- 週間ランキング
フォルクスワーゲン(VW)ビートルと言えば、単一車種累計生産台数2152万9464台という世界一の記録を保持する名車。ところがその流れを受け継ぐザ・ビートルが後継車を迎えないまま販売終了となり、長い系譜に終止符を打つことになった。
ザ・ビートルはなぜ幕引きせざるを得なかったのか。同じようにかつてのベーシックカーをリバイバルさせ成功に結びつけたミニやフィアット500と比較すると分かりやすい。
ミニはBMWのもとで生まれ変わった。BMWはミニをプレミアムブランドと位置づけ、BMWの中の1車種とはせず独自のブランドとした。おかげでクラブマンやクロスオーバーなど幅広いバリエーションを持つに至った。500はフィアットブランドのままだったが、こちらもプレミアム性を持たせたうえで500Xなどを追加し、ブランドを象徴する存在に位置づけていった。
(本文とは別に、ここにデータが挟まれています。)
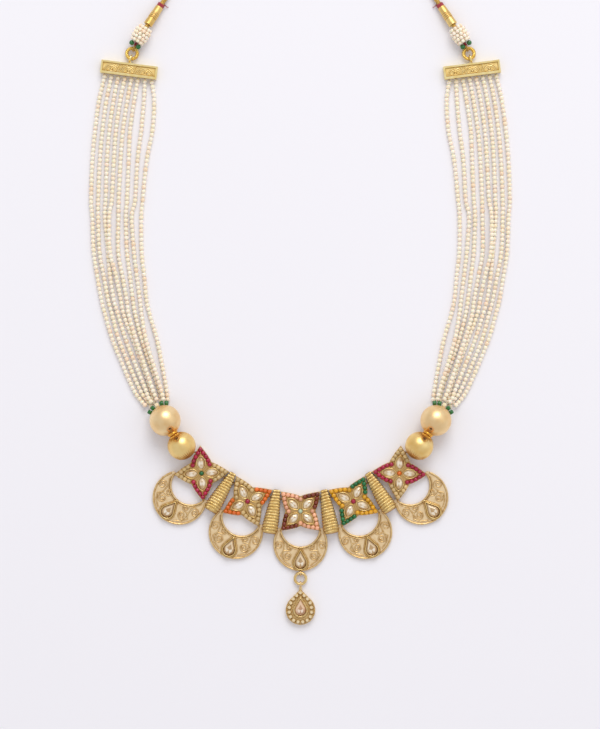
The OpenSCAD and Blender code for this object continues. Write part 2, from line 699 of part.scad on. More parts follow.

しかし1998年発表のビートルの復活版ニュービートルは、メキシコ製ということが関係してかプレミアムモデルとはならず、日本ではむしろ同じエンジンを積むVWの基幹車種ゴルフより安いぐらいだった。しかも独立したブランドを与えられたミニ、フィアットの中心車種に位置付けられた500とは対照的に、VWの基幹車種はゴルフのままで、主役の座は与えられなかった。
ゆえにバリエーションは、2011年に登場した現行型ザ・ビートルを含めて、ベースモデル以外はコンバーチブルだけ。ミニや500にはある5ドアのクロスオーバータイプなどは生まれなかった。
世界的に2ドア/3ドア離れが進んでおり、VWで言えば日本でも一時期販売していたシロッコは今はなく、スポーツカーのアウディTTやメルセデス・ベンツSLCは販売終了を発表した。2台のライバルであるBMW Z4は、トヨタ・スープラとの共同開発がなければ存続は厳しかったという。そんなご時世に2/3ドアだけというのは無理があったと言えるだろう。
現にミニや500は3ドアが小さかったこともあり、ひとまわり大きな5ドアのクロスオーバーや500Xなどを次々に用意し、販売台数が少ない3ドアをアイコンとして存続させることができている。
しかもミニや500を含めて、クルマの立ち位置は実用車だったクラシック時代とは違い、「愛されキャラ」である。ビートルの復活版も、ニュービートルは愛されキャラを目指していた。ところがザ・ビートルはその立ち位置にふさわしいクルマとは言えなかった。
ザ・ビートル日本発表時のプレスリリースを見ると、ニュービートルの後継車という表現はなく、クルマがもたらす楽しい生活を提供するとしつつ、そのためにVWの最新テクノロジーを満載したと記してある。
試乗すると、それはビートルの形をしたゴルフに感じた。ミニが上下動の目立つ乗り心地をゴーカートフィールという言葉で許容したり、500が滑らかさとは対極にあるツインエアエンジンを投入したりして、ドライバーに刺激を届けてくれるのに対し、ザ・ビートルのエンジニアリングはゴルフ同様、ひたすらいいクルマを目指しているという印象を抱いた。
ニュービートルでは奥行きの長いインパネと対照的に狭い後席など、パッケージングに不満が上がった。ザ・ビートルではその点がしっかり改善されていたけれど、多少の突っ込みどころがあるほうが愛されキャラとしては大事ではないかという気がする。
ただこれでビートルの復活の道までが閉ざされてしまったわけではない。VWは電気自動車(EV)の新車種について、タイプ2やデューンバギーなど、クラシックビートルと同じ空冷時代の車種のモチーフを活用しようとしているからだ。ビートルの優しい顔つきやフォルムはEVに合っていると思うので、ぜひこの路線に混ぜてほしい。もちろん今度は愛されキャラ全開で。